To bring this humanism into Christian education is to try to merge paganism with Christianity. Humanist thinking opposes biblical thinking and unless we can push it back, our children’s generation will be promoting it even more stridently than ours.
– Ruth Beechick
from “Worldviews to Match the Bible”
JoJo Tabares says
This is one of the reasons I feel God leading me to teach communication skills to the Christian community. The liberal left and anti Christian movement have used “communication tricks” in order to push their agenda. They are quite good at it. They have successfully changed the meanings of words like tolerance. Christians need to understand this and begin to learn how to communicate effectively for the things of God.
Lea Ann Garfias says
How important we continue effective, appropriate communication of God’s truth to our family, our church, and our community. Thanks, JoJo!
Shanda says
“After the news or other opportune occasions, point out something unbiblical and have a brief conversation about it…”
UGH!
Just thinking about deliberately doing this gives me a gloomy, morbid feeling. I mean, it happens now and then…..I’ll find myself saying something “biblical” about a current event but I don’t do it on purpose. LOL
How about you?
Lea Ann Garfias says
Why gloomy and morbid? Why not hopeful and victorious?
I do enjoy talking about current events and pop culture with my children and asking them, What do you think God feels about this? What does the Bible say? My oldest son is especially interested in the news, and Princess enjoys exploring women’s issues. I find the conversations challenging and refreshing.
Shanda says
“After the news or other opportune occasions, point out something unbiblical and have a brief conversation about it…”
This is the part that I cringed at. Don’t you think that sounds gloomy?
It is fun to talk about current events….we just need to be careful about trying to figure out just exactly God thinks about them. We could be totally off in our assumptions. “What does the Bible say” is a tough question to answer. Ask two people what the Bible says about something and you will most likely get two answers.
There are beautiful ways to discuss current events. For instance, the tragedy in Japan. “Look for the helpers” “Look for the people who weep with those who weep” “Look for the love” “How can we help?”

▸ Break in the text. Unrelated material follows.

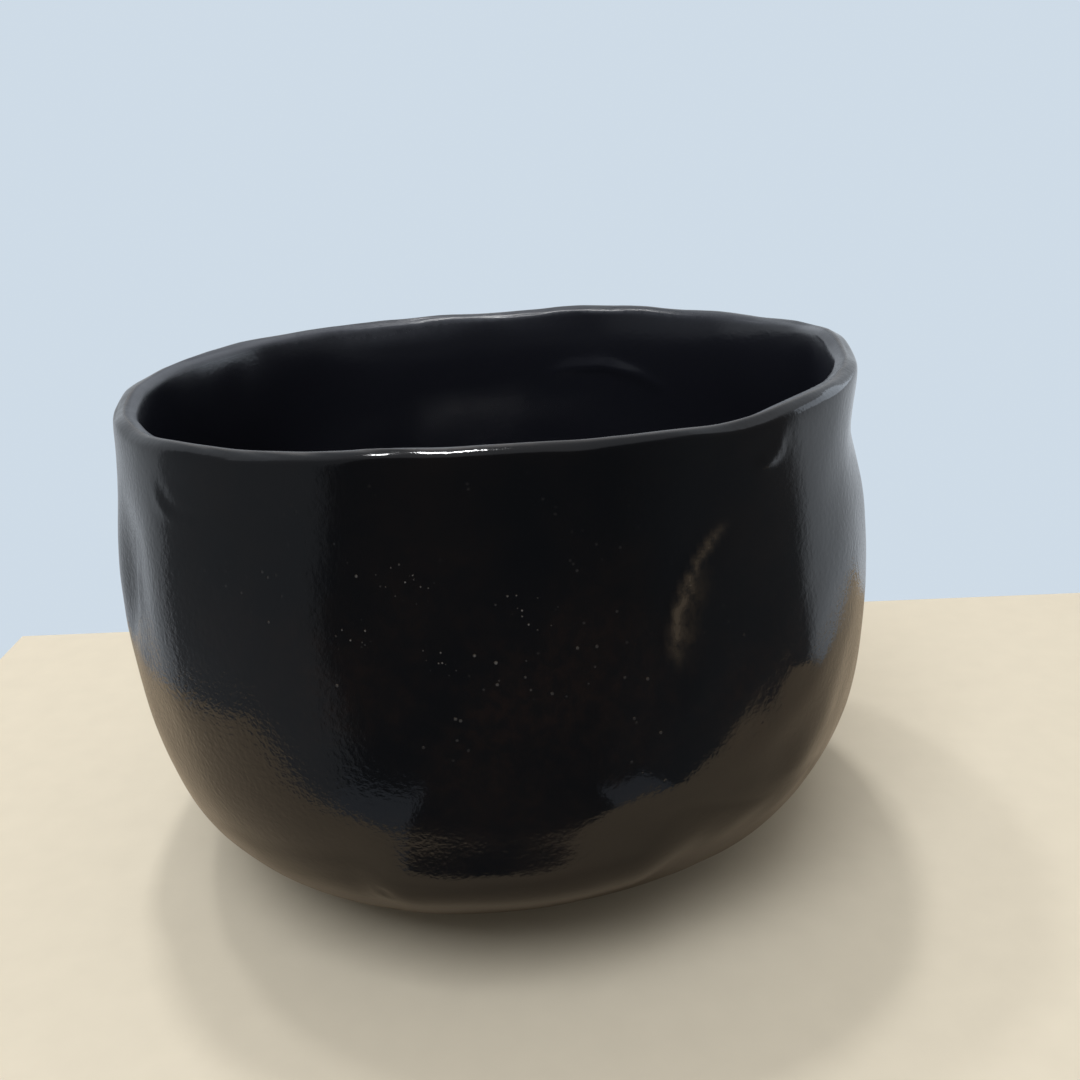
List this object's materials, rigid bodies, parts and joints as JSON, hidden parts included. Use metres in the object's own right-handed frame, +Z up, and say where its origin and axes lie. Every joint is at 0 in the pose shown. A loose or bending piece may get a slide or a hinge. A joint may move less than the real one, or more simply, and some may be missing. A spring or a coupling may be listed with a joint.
{
  "type": "matcha bowl",
  "caption": "Hand-built tea bowl with steep, slightly squared walls, a gently waving lip and a low foot ring, under a glossy black glaze inside and out.",
  "frame": {"origin": "on the table under the middle of the bowl, level with the resting face of the foot ring", "axes": "+Z up through the mouth, -Y towards the front of the bowl as it is shown in use, +X to its right"},
  "size_m": [0.123, 0.1228, 0.0858],
  "materials": {
    "fired_clay": "bare and matt, slightly gritty",
    "black_glaze": "glossy black with brown flecks and fine pits"
  },
  "bodies": {
    "root": {"clay_body": "fired_clay", "foot_ring": "fired_clay", "outer_glaze": "black_glaze", "inner_glaze": "black_glaze"}
  },
  "joints": []
}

I’m not saying YOU do or don’t do any of these things. I just wanted to throw some idea out for discussion…..hopefully its as refreshing and challenging as the ones you have with the kids! LOL
((hugs))
Lea Ann Garfias says
Again, her statement didn’t stike me as gloomy at all. But that is perhaps because of my worldview, a worldview I want to communicate to my children every possible moment. So we can discuss crime and punishement, wars and rumors of wars, society and its ills with a sense of hope: greater is He that is in us! And, like my husband and I were discussing over bedtime snacks with our oldest, we know from Scripture how it’s all going to end, and we’re on the winning side.

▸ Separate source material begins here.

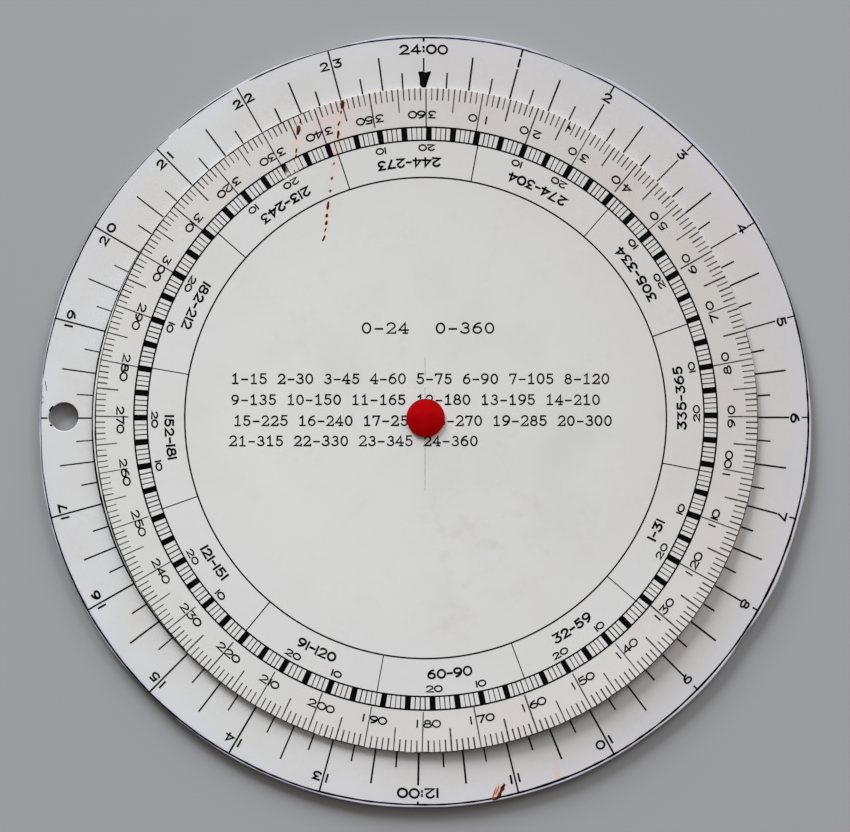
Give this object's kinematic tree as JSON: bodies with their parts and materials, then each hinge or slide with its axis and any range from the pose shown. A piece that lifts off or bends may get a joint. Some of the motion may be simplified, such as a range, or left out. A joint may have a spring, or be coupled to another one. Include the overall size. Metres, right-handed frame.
{
  "type": "star finder",
  "caption": "Printed round sheets on a red snap rivet: a dial of degrees and dates turns in front of an hour-scale base with a hanging hole.",
  "frame": {"origin": "on the pivot axis, at the underside of the rivet socket's foot, which is the lowest face", "axes": "+Z out of the printed face along the pivot, +Y towards the 24-hour mark with its arrowhead, +X towards the 6-hour line"},
  "size_m": [0.1916, 0.1916, 0.0039],
  "materials": {
    "base_sheet": "matt white printed card-like sheet, slightly pink at the right and bluish at the left",
    "dial_sheet": "matt white printed card-like sheet, its outer band slightly warmer",
    "rivet_red": "moulded red plastic, satin",
    "print_ink": "printed black ink, worn and greyish in places",
    "rust_stain": "dried rust-brown spots"
  },
  "bodies": {
    "base": {"base_disc": "base_sheet", "rivet_button": "rivet_red", "rivet_socket": "rivet_red"},
    "dial": {"dial_disc": "dial_sheet"}
  },
  "joints": [
    {"name": "dial_turn", "type": "hinge", "parent": "base", "child": "dial", "pos_m": [0, 0, 0.002], "axis": [0, 0, 1], "continuous": true}
  ]
}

You are right: teaching this way drives a parent to the Scriptures to know, like the Bereans, whether these things are so. We can’t pass on what we don’t have.
Kelly B. says
You know, interesting article. The bit that especially hit me was “Humanists are skilled at communication. They make their views sound so good that Christians can be lured into agreeing.”
I’ve been agonizing a little over this since last night, when my Christian friend informed me she had bought into a humanistic speaker’s ideas from this weekend’s Home School convention.
I guess I’m pretty disappointed that he was even allowed to speak, but apparently there were others there with less Godly ideas as well, so I suppose it’s par for the course. He is a child-rearing expert who barely claims to be a Christian, but I won’t even dispute that, because I don’t know him, and it matters not because what I DO know is that none of his ideas are Godly, Biblical or about the Lord (from the info off his website). That’s what is sad. I guess, my friend’s husband, so distraught about his children’s behavior, is convinced the humanistic ideas of raising your kids looks good, and might possibly be under the guise that the speaker was coming from a Biblical perspective since he was at a “home school” convention. He certainly was “lured into agreeing” as Ruth Beechick said.
I think we’re at a point in time when compromise will run rampant and we just have to listen to 2 Timothy 4: “2 Preach the word! Be ready in season and out of season. Convince, rebuke, exhort, with all longsuffering and teaching. 3 For the time will come when they will not endure sound doctrine, but according to their own desires, because they have itching ears, they will heap up for themselves teachers; 4 and they will turn their ears away from the truth, and be turned aside to fables. 5 But you be watchful in ALL things, endure afflictions, do the work of an evangelist, fulfill your ministry.” I say this because we have to remember that we’re seeing the humanism unfortunately leak into the church as well.
Lea Ann Garfias says
That’s right, Kelly. This is an example of why we must teach our children godly discernment and to compare every teaching with God’s Word.
Shanda says
Lea Ann, I believe that as topics come up in the news, books, radio, magazines, sermons, etc, that parents can and do take those opportunities to instill their values and beliefs into our children. It’s not as heavy, consuming, and serious as the quote makes it seem. You interpreted her quote a different way. I found the quote less of an encouragment. That’s okay, right? I mean, I’m not here for a debate, I’m here to give honest feedback.
Yes, as believers we know how things will turn out, it is a happy thing. We are safe in His hands, always and forever. We can trust Him, we can be thankful in all circumstances. We are encouraged to live a life of love for Him and for one another. This hope is communicated to our loved ones as we talk to one another through our journey. It is such an encouragement.
Lea Ann Garfias says
And I so appreciate it. I never looked at it from that perspective. I really like knowing how other people see things a little differently.
I wonder if perhaps part of the problem lies with my lifting only one section of an entire book. I would recommend you read her book sometime. While I don’t agree with every single jot and tittle in it, I am very encouraged by so much of it. And I’m getting to know Ruth Beechick better. : )
In the totality of the book, she does share how simple and easy it is to train at home. She does not at all want to lay a heavy burden upon mothers, but rather to show them “You CAN do it!”